Forever Bound - Theatre Review

By Terry Kate

Forever Bound French Stewart
French Stewart in "Forever Bound"
Photo by Kathy Flynn

There is nothing like the suspense and heightened tension of experiencing the drama of a thriller played out before you in the theatre. That fact was brought home to me by the extraordinary world premiere of Forever Bound, written by Steve Apostolina and directed by Ann Hearn Tobolowsky.

Forever Bound's cast, lead by French Stewart as quirky book scout Edmund, take the words on a page and breath so much emotion into them the audience is caught up from the first moments. Stewart's performance has an engaging likability that keeps the audience captivated even as morally questionable decisions are made. He takes the story from a set of ethical quandaries to something with heart and soul.

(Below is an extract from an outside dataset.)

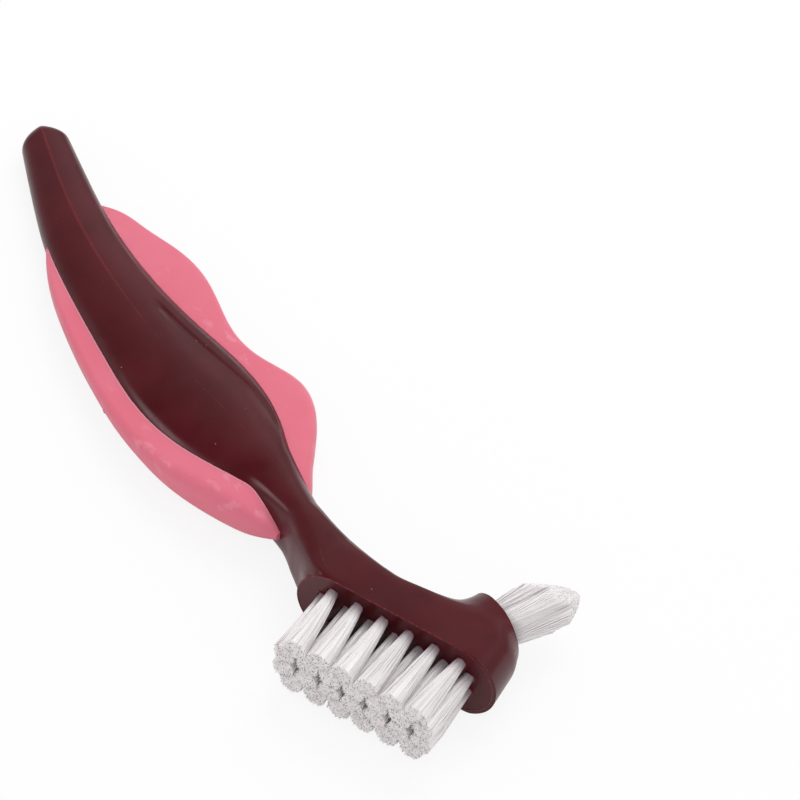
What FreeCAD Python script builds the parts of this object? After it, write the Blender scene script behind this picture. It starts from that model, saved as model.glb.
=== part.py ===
"""Denture brush lying on its side.

A hard plastic core (tail, bulged handle, neck and bristle head in one moulding) carries a soft
rubber grip with a wing along each side, a bristle field on the face of the head and a pointed
cluster of tufts on the raised end of the head. Every tuft is held in its hole by a flat staple.

The brush is drawn in its own plane first: X runs from tail to head, Y across, Z through the
thickness, with the origin at the centre of the bristle face. It is then laid down at rest.
"""
import FreeCAD, Part
import math
import os

os.makedirs("parts", exist_ok=True)
Vec = FreeCAD.Vector

# Core: outline of the handle and neck, seen from above, as (x, y) points
TAIL_END_X = -157.5
LOWER_SIDE = [(-150, 7.4), (-138, 2.6), (-124, -2.4), (-107, -6.4), (-90, -9.2), (-74, -11.2),
              (-61, -10.4), (-50, -8.0), (-40, -5.5), (-31, -4.4), (-24, -5.5), (-17, -6.3),
              (-11, -4.2), (-6, -2.2)]
RIDGE = [(-150, 12.9), (-138, 9.2), (-124, 5.7), (-107, 3.0), (-90, 1.6), (-74, 1.3),
         (-61, 1.9), (-50, 2.4), (-40, 1.6), (-31, 0.2), (-24, -1.6), (-17, -4.4),
         (-11, -3.4), (-6, -1.4)]
UPPER_SIDE = [(-150, 19.0), (-138, 16.2), (-124, 13.4), (-107, 11.9), (-90, 12.6), (-74, 14.3),
              (-61, 13.5), (-50, 10.4), (-40, 7.2), (-31, 5.1), (-24, 4.6), (-17, 5.4),
              (-11, 6.7), (-6, 8.4)]
TAIL_THICKNESS = 6.4
TAIL_ROUNDING = 5.0
TAIL_END_MIDDLE_Y = 15.4
ROUNDNESS = 2.3
NECK_X = -33.0
NECK_ROUNDNESS = 5.0
ROOF_SLOPE = 0.15

# Head: the bristle face is an obround, tilted in the plane of the brush
FACE_TILT = 23.0
FACE_WIDTH = 16.0
FACE_LENGTH = 43.0
HEAD_THICKNESS = 10.5
HEAD_DRAFT = 0.5
HEAD_BACK_ROUNDING = 3.5
END_DISC_X = 6.8
END_DISC_Y = 18.3
END_DISC_DIAMETER = 14.4

# Flare from the back of the head to the end disc: left point, right point, width, roundness
HEAD_FLARE = [
    ((-9.6, 7.0), (-5.8, -2.0), 14.4, 4.0),
    ((-5.4, 8.8), (2.6, 1.4), 14.6, 3.4),
    ((-2.4, 11.3), (11.5, 7.0), 14.6, 2.6),
    ((-1.0, 14.6), (15.2, 13.6), 14.4, 2.2),
    ((-0.3, 18.3), (13.9, 18.3), 14.2, 2.0),
]

# Rubber grip: outlines of the two wings and their thickness
LOWER_WING = [(-132, 2.5), (-127, -0.6), (-119, -5.1), (-110, -8.7), (-101, -11.2), (-92, -13.2),
              (-83, -14.7), (-74, -15.7), (-65, -15.7), (-57, -14.8), (-50, -12.8), (-43, -10.1),
              (-37, -6.6), (-33, -3.2)]
UPPER_WING = [(-132, 13.0), (-127, 16.6), (-119, 18.9), (-110, 21.2), (-101, 21.8), (-92, 20.0),
              (-83, 18.1), (-74, 19.0), (-65, 21.7), (-57, 20.2), (-50, 15.9), (-43, 10.4),
              (-37, 6.2), (-33, 2.6)]
WING_THICKNESS = [1.6, 2.4, 3.0, 3.4, 3.5, 3.6, 3.8, 4.3, 5.2, 6.6, 8.0, 8.0, 5.4, 2.0]
WING_EDGE_ROUNDING = 0.7
GRIP_KEY_DEPTH = 2.4
WEB_START_X = -140.0
WEB_END_X = -22.0
BRIDGE_XS = [-104, -88, -72, -58]
BRIDGE_LENGTH = 9.0
BRIDGE_HEIGHT = 2.2

# Tufts: four rows on the bristle face and one cluster on the end disc
HOLE_DIAMETER = 2.1
HOLE_DEPTH = 4.0
TUFT_CLEARANCE = 0.02
TUFT_LENGTH = 16.0
TUFT_SPREAD = 0.6
TUFT_LEAN = 0.06
OUTER_ROW_COUNT = 6
OUTER_ROW_PITCH = 5.65
OUTER_ROW_OFFSET = 4.7
INNER_ROW_COUNT = 7
INNER_ROW_PITCH = 5.4
INNER_ROW_OFFSET = 1.95
POINT_PITCH = 3.3
POINT_TUFT_REACH = 18.9
POINT_TUFT_SPREAD = 0.45
POINT_CUT_SLOPE = 1.3
POINT_CUT_SHIFT = 1.4

# Staples: flat wire pressed across the bottom of each hole
STAPLE_BITE = 0.2
STAPLE_HEIGHT = 1.4
STAPLE_THICKNESS = 0.3
STAPLE_FLOOR = 0.6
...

Forever Bound Rob Nagle and Emily Goss
Rob Nagle and Emily Goss
Photo by Kathy Flynn
Emily Goss, who plays the wounded but powerful Rosalind, shines on stage, giving an outstanding performance in a pivotal role.The play walks the line between dark comedy and suspense with plenty of laughs to keep the plot flowing. Edmund's best friend Shep, played by the playwright Steve Apostolina, earned a majority of the belly laughs with his tough guy booky (since he too hawks used books) attitude and wit. Thomas, played by Rob Nagle rounds out the cast with a coolly controlled energy that enhances the piece.

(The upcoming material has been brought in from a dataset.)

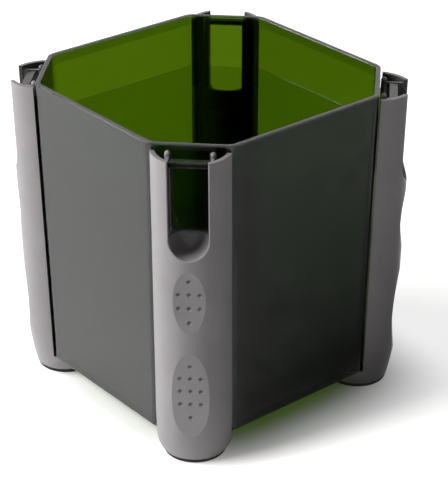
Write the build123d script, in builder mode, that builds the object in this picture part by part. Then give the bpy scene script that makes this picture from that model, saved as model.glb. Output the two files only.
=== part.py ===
"""Open case of a square canister filter: tank, four clip-on corner posts, clamp catch bars, rubber feet.

Millimetres, +Z up. The origin is on the floor, under the middle of the case.
"""

import os
from math import hypot, sqrt

from build123d import *

# Heights, from the floor up
foot_height = 2.6  # rubber pad under each post
base_height = 10.6  # from the pad to the underside of the case
case_height = 180.3  # from the underside of the case to its rim

# Case
case_side = 170.0  # across the sides at the rim
corner_leg = 31.6  # what each corner flat takes off a side
side_draft = 2.9  # how far each side leans in from rim to underside
case_wall = 3.0
ledge_width = 0.4  # step where the wall gets thicker
ledge_drop = 33.0  # ledge below the rim
case_floor = 3.4
recess_margin = 24.0  # plain border round the recess in the underside
recess_depth = 1.0
band_height = 6.5  # thicker band under the rim, along the sides
band_proud = 0.4
edge_round = 8.0  # upright edges
underside_round = 1.5
inside_round = 1.6
rim_round = 0.8
rest_height = 5.0  # ribs on the floor that a media basket stands on
rest_thickness = 2.4
rest_inner = 16.0
rest_outer = 58.0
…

Without giving too much away, the general description given of the play is short, "Are we all savages? A rare book dealer's desperate scheme to avoid bankruptcy goes shockingly awry in this darkly funny literary thriller with a surprise twist." So I will not be giving away the twist or too many details. Go see it! You won't be disappointed.

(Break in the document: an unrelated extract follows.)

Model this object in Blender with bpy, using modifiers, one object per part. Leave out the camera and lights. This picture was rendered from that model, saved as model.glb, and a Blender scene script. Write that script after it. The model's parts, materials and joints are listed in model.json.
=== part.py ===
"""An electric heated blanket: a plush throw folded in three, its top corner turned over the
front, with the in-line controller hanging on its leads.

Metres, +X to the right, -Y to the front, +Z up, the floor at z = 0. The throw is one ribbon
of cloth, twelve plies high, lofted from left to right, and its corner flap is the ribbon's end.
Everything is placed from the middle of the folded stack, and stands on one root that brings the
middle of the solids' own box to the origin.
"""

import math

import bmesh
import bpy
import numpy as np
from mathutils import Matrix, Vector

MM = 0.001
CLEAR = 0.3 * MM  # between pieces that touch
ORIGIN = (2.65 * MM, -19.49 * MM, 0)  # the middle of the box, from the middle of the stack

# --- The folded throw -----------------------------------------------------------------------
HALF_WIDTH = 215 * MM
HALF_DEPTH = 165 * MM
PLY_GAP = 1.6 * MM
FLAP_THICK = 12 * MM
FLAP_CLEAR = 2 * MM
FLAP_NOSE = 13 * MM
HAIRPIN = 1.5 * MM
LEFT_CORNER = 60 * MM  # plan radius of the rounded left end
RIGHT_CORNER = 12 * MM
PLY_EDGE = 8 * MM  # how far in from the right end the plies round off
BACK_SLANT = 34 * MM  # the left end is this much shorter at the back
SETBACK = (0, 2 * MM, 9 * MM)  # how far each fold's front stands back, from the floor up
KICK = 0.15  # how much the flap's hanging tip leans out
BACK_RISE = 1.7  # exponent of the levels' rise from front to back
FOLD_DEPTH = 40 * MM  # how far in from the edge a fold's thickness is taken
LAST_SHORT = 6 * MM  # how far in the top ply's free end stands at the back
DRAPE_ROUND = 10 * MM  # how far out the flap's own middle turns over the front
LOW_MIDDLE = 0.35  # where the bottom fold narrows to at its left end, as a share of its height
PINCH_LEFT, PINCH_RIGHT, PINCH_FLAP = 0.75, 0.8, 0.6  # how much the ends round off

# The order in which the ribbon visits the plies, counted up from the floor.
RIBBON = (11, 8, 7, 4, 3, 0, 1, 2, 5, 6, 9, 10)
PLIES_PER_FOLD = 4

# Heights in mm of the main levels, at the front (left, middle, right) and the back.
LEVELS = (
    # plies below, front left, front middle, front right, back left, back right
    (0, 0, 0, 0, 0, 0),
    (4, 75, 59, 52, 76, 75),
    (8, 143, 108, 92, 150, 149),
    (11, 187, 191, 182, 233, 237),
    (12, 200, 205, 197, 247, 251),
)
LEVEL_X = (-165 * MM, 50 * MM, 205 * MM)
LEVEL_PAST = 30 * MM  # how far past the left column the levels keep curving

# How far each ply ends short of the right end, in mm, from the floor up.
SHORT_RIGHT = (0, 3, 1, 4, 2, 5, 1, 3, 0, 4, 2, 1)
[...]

Forever Bound French Stewart and Steve Apostolina
French Stewart and Steve Apostolina
Photo by Kathy Flynn

This production at the Atwater Village Theatre is one more example of the emotionally driven, high quality work you can see there. Forever Bound stands out as a work of emotional intensity that transfers over to the audience. At points it is almost addictingly uncomfortable to be so close to so much intensity in a way a film can rarely reproduce. This is what makes theatre stand out as an art form.

Forever Bound runs through June 16 at the Atwater Village Theatre.